The initial stages of infection of L(MCN) cell populations with standard Newcastle disease virus (NDVST) were analyzed in an effort to elucidate the steps leading to survival of the cultures and to the indefinite persistence of the infectious process at a low level. Cells were exposed in suspension to NDV at varying multiplicities and the monolayer cultures derived from such cells assayed at intervals for cellular growth rates, percentage of infected cells as determined by immunofluorescence, yields of viral progeny and of interferon, and, on occasion, resistance to superinfection with vesicular stomatitis virus.
The percentage of cells calculated to be initially infected on the basis of adsorption data was found to match closely the percentage of immunofluorescent cells resulting from the first infectious cycle (up to 24 hours). Cells initially infected with NDVST produced a mixed progeny of infectious virus (from 15 to 40 pfu/cell) and about 10 times as many non-infectious particles in 24 hours [NDVL(MCN)], but little or no interferon. If all cells were infected the cultures ultimately died. At multiplicities of infection (m) of 2 or less the cultures survived with increasing ease as the percentage of infected cells was reduced.
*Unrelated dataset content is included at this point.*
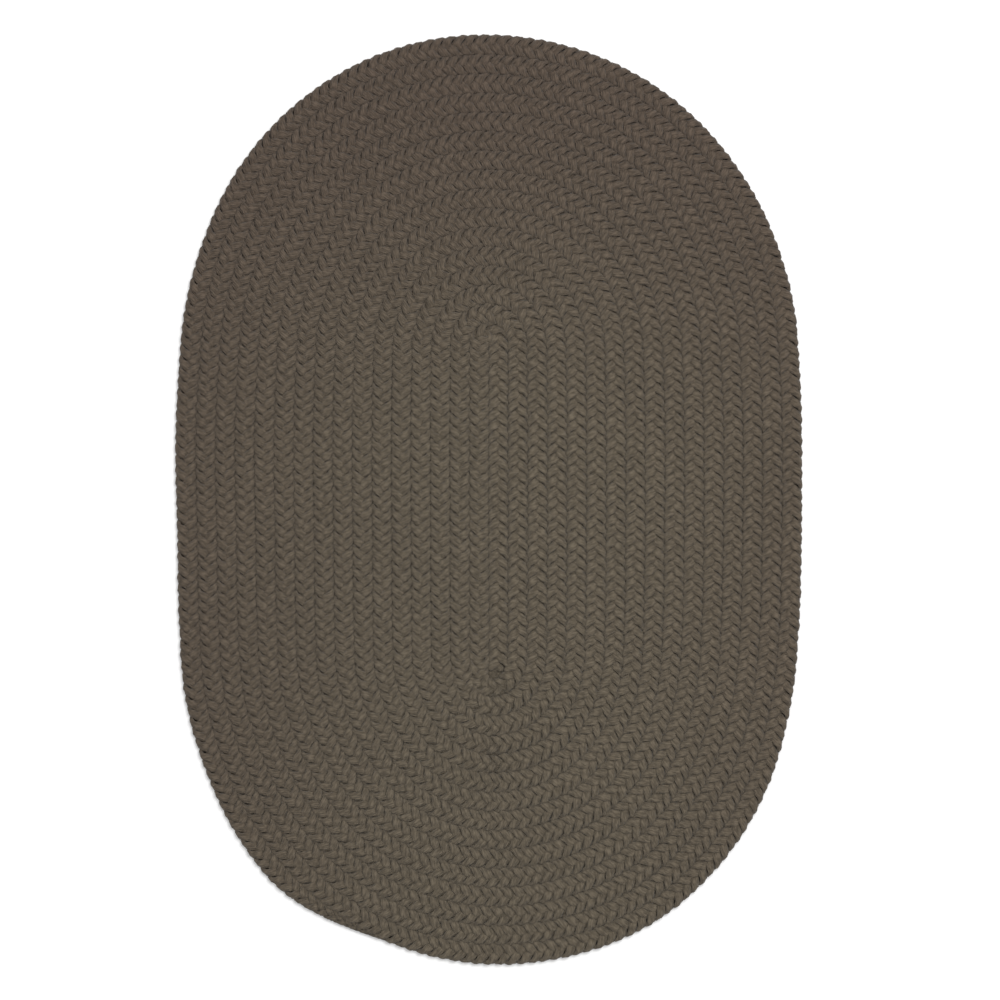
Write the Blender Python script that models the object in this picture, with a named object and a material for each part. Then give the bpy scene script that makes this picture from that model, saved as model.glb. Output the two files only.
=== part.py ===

The number of pfu per infected cell was of the above order during the first 3 days; it declined thereafter. Limited secondary spread of the infection was noted by 48 hours and no further cycling was noted thereafter. As m decreased from 2.0 to 0.1 there was an increase in the yields of interferon and the time at which peak titers were reached. Addition of anti-NDV serum 2 hours after infection prevented measurable production of interferon. In contrast, following exposure of cells to NDVL(MCN) at multiplicities ranging from 20.0 to 0.2 (based on infectious virus) all cultures survived, no secondary spread was noted, the number of pfu per infected cells was reduced at the higher multiplicities, and the yields of interferon were similar and maximal by 24 hours and not affected by anti-NDV serum added after an adsorption period of 2 hours.
It is concluded that the non-infectious virus particles in the progeny released from NDVST-infected cells induce resistance in remaining cells or, if adsorbed simultaneously with infectious virus, abort the intracellular infectious process. In both instances interferon is produced which may then render additional cells resistant.
The non-infectious component is considered an incomplete or defective product of viral replication and not merely thermally inactivated virus. NDVST partially or completely inactivated at 37°C induced neither cellular resistance nor synthesis of interferon. The incomplete viral component behaved in all respects like ultraviolet-inactivated NDVST except that it was significantly more efficient in inducing interferon synthesis.
On the basis of the presented data a scheme has been devised and discussed which appears to explain satisfactorily the events which take place on initial infection of L(MCN) cells with NDV and which lead to the persistence of the infectious process.